(Records from a collection)
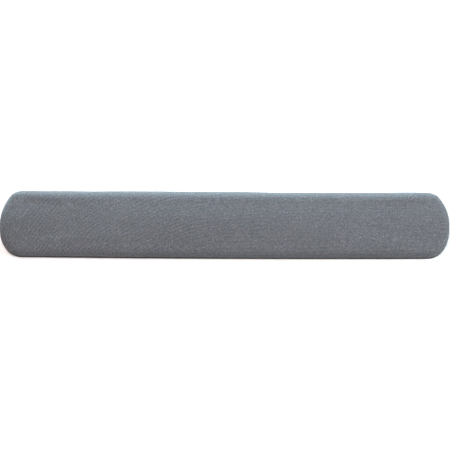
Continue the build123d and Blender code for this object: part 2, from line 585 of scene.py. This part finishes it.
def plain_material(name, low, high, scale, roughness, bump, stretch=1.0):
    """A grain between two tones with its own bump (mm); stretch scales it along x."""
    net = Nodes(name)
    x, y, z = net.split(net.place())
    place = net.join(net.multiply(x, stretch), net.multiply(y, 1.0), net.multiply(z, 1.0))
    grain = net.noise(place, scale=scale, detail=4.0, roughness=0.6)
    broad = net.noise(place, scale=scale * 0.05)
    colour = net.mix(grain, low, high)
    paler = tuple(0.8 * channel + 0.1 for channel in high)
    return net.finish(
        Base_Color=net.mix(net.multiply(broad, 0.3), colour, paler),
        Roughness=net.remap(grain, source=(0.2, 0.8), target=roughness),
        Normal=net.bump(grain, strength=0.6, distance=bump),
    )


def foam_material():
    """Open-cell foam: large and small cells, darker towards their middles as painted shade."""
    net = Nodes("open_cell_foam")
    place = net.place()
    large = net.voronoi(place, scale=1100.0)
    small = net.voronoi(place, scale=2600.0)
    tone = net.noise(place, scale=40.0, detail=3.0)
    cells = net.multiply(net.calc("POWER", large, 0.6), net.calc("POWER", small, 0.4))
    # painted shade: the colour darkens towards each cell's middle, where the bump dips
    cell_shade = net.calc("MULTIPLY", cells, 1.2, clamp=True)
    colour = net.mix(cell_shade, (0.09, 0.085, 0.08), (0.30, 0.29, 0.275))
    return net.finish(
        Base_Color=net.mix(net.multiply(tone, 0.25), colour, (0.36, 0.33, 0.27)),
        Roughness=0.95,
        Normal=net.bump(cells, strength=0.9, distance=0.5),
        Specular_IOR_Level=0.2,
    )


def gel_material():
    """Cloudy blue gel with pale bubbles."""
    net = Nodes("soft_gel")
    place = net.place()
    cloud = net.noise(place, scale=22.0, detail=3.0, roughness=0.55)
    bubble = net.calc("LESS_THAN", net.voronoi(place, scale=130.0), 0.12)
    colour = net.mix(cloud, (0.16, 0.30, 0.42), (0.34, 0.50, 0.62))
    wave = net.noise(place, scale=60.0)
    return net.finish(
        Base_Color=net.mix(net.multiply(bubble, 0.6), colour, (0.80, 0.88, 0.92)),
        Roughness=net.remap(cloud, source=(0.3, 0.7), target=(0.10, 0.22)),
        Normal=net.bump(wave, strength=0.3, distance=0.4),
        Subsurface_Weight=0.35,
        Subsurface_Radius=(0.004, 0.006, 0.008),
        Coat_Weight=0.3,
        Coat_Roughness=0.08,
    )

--

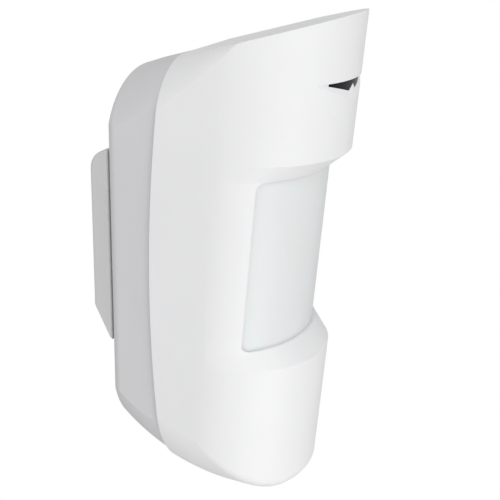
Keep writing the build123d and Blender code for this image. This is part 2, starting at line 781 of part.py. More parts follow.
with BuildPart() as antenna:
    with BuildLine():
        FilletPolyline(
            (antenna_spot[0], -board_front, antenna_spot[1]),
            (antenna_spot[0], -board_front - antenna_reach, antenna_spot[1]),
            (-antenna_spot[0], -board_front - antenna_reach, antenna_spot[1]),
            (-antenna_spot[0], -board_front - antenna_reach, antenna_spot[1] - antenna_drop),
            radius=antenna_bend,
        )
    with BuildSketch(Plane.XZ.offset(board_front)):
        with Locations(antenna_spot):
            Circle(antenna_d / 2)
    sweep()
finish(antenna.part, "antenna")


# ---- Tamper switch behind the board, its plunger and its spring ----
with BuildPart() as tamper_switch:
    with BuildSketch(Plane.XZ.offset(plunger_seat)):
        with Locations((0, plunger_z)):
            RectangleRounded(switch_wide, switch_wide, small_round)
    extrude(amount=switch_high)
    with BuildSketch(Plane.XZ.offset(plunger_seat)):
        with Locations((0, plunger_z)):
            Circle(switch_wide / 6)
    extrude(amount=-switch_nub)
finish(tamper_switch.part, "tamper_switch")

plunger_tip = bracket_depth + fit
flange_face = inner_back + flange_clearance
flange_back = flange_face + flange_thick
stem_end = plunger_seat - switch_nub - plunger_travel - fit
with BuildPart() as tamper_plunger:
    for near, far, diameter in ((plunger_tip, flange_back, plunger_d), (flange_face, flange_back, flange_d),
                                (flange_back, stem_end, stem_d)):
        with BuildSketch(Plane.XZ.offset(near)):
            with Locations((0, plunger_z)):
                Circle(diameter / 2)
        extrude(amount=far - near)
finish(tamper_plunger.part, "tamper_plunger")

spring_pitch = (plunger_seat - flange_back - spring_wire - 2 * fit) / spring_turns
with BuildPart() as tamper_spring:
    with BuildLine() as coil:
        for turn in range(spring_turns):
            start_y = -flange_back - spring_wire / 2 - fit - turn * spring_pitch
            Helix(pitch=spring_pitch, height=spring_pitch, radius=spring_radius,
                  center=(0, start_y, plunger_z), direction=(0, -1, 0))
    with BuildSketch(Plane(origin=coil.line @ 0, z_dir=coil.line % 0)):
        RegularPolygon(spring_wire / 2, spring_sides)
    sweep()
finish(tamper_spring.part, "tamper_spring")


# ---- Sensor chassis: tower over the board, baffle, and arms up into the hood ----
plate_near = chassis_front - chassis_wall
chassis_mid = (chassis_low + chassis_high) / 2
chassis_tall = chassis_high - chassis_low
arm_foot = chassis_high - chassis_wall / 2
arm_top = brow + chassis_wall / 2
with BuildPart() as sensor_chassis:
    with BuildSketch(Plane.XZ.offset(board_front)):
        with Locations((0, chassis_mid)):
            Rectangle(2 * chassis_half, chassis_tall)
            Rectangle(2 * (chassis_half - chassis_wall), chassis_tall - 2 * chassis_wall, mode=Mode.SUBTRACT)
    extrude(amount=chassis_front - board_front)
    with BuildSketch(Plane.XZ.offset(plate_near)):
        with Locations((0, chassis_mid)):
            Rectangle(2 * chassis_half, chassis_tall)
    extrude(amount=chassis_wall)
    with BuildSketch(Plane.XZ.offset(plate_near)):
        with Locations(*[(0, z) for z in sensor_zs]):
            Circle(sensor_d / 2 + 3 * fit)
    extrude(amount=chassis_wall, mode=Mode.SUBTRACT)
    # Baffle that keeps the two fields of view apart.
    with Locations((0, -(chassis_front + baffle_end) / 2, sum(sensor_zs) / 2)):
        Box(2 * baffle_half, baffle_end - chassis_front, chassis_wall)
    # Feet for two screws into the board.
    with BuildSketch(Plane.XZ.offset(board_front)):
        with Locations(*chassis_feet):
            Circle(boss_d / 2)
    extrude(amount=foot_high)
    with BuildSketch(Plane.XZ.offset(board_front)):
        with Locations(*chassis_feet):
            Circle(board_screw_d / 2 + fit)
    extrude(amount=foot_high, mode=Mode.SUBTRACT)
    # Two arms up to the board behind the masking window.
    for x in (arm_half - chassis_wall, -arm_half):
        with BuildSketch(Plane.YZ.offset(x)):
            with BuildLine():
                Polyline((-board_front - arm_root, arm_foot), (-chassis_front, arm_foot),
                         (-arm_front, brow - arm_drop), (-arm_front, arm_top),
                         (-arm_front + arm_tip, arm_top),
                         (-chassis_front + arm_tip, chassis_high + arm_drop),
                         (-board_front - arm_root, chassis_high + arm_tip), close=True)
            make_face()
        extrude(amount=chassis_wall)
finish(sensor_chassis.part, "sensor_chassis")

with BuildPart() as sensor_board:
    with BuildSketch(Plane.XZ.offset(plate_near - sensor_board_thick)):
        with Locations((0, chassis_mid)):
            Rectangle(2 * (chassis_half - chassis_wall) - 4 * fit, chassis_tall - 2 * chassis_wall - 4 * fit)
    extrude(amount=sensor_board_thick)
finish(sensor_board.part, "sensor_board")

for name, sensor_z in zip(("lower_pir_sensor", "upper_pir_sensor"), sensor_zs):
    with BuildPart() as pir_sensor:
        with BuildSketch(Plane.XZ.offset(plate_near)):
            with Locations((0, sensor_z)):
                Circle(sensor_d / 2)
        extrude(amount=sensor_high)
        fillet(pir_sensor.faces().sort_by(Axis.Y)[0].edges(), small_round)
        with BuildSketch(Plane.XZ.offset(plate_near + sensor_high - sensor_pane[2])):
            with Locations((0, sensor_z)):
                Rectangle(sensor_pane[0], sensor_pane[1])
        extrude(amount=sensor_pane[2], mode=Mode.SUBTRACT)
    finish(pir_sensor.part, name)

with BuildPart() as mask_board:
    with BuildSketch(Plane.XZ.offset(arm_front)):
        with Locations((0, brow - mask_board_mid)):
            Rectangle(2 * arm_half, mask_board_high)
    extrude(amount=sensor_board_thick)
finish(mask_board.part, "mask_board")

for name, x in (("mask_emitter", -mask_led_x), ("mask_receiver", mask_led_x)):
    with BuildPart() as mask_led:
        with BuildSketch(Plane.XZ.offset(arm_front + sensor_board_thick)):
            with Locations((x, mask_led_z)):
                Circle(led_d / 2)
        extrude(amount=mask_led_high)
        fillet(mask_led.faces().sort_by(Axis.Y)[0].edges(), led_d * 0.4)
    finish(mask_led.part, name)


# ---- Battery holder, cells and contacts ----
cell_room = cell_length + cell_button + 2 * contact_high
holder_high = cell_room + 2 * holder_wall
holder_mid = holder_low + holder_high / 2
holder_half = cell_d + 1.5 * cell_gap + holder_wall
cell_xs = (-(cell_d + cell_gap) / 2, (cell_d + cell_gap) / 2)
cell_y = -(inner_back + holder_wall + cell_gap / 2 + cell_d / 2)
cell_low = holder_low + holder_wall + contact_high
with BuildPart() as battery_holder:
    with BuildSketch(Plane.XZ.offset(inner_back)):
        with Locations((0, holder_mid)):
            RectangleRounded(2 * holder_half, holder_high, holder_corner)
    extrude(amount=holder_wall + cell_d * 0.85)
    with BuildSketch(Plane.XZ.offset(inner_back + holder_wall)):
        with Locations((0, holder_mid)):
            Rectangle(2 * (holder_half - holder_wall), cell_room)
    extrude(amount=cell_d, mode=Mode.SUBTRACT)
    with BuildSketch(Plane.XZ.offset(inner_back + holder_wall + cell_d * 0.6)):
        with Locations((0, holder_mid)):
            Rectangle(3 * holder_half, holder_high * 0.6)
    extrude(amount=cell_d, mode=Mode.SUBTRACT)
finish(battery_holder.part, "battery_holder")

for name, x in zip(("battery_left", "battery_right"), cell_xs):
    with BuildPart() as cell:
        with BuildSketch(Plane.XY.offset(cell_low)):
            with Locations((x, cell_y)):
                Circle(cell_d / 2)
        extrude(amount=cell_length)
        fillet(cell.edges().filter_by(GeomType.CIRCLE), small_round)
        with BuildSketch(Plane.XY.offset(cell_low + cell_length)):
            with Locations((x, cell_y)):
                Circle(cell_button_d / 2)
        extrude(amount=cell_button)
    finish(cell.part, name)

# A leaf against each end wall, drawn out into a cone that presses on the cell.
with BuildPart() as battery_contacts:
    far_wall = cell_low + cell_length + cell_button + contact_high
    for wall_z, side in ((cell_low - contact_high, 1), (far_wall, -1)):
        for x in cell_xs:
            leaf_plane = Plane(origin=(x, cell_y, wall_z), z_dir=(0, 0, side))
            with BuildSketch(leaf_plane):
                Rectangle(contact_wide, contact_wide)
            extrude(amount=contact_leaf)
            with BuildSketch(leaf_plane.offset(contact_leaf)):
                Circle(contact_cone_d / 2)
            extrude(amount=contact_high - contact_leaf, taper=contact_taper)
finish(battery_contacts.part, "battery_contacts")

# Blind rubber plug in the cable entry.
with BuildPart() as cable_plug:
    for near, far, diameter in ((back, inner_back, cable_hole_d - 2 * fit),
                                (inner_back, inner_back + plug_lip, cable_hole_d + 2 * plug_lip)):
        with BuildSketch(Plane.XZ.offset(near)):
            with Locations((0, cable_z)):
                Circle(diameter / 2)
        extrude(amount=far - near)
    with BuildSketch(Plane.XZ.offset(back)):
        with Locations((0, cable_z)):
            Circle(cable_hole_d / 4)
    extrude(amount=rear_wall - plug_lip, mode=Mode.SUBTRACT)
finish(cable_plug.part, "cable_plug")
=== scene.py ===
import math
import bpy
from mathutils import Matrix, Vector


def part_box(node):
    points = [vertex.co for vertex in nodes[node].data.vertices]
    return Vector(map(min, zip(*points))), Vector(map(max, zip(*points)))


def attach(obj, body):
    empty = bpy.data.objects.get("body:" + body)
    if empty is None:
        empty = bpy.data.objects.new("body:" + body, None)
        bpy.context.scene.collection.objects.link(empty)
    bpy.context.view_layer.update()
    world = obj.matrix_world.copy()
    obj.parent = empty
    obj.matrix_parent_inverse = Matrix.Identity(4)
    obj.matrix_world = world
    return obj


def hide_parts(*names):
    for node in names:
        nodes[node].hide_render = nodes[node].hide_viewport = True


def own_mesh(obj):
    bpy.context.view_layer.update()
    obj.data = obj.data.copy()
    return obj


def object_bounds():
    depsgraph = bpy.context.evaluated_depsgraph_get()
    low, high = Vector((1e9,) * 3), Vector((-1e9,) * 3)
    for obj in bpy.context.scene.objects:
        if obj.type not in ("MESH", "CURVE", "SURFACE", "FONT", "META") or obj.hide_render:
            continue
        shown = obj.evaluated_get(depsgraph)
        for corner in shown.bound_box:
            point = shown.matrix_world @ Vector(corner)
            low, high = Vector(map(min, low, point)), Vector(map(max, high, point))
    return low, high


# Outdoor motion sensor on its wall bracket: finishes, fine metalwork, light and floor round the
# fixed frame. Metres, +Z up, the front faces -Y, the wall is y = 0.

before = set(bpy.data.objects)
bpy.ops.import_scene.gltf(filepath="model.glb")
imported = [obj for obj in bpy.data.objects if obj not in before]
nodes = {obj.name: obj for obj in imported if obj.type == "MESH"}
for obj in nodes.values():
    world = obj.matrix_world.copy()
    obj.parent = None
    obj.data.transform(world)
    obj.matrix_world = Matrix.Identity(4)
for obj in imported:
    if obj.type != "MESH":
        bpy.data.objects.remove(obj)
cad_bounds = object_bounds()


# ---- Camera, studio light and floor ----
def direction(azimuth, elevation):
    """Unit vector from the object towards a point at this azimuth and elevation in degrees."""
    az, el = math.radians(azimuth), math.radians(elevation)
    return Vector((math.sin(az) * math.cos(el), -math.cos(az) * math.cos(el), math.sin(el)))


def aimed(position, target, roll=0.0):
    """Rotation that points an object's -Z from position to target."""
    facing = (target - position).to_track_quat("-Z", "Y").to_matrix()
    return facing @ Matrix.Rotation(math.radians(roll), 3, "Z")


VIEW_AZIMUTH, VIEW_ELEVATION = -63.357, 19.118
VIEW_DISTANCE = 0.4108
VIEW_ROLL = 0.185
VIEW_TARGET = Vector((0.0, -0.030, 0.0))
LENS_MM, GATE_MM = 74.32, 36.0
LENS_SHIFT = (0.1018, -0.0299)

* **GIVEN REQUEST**
Pull out all lines of the data with the string "True".

* **ANSWER BELOW**
    cell_shade = net.calc("MULTIPLY", cells, 1.2, clamp=True)
                         (-board_front - arm_root, chassis_high + arm_tip), close=True)
        nodes[node].hide_render = nodes[node].hide_viewport = True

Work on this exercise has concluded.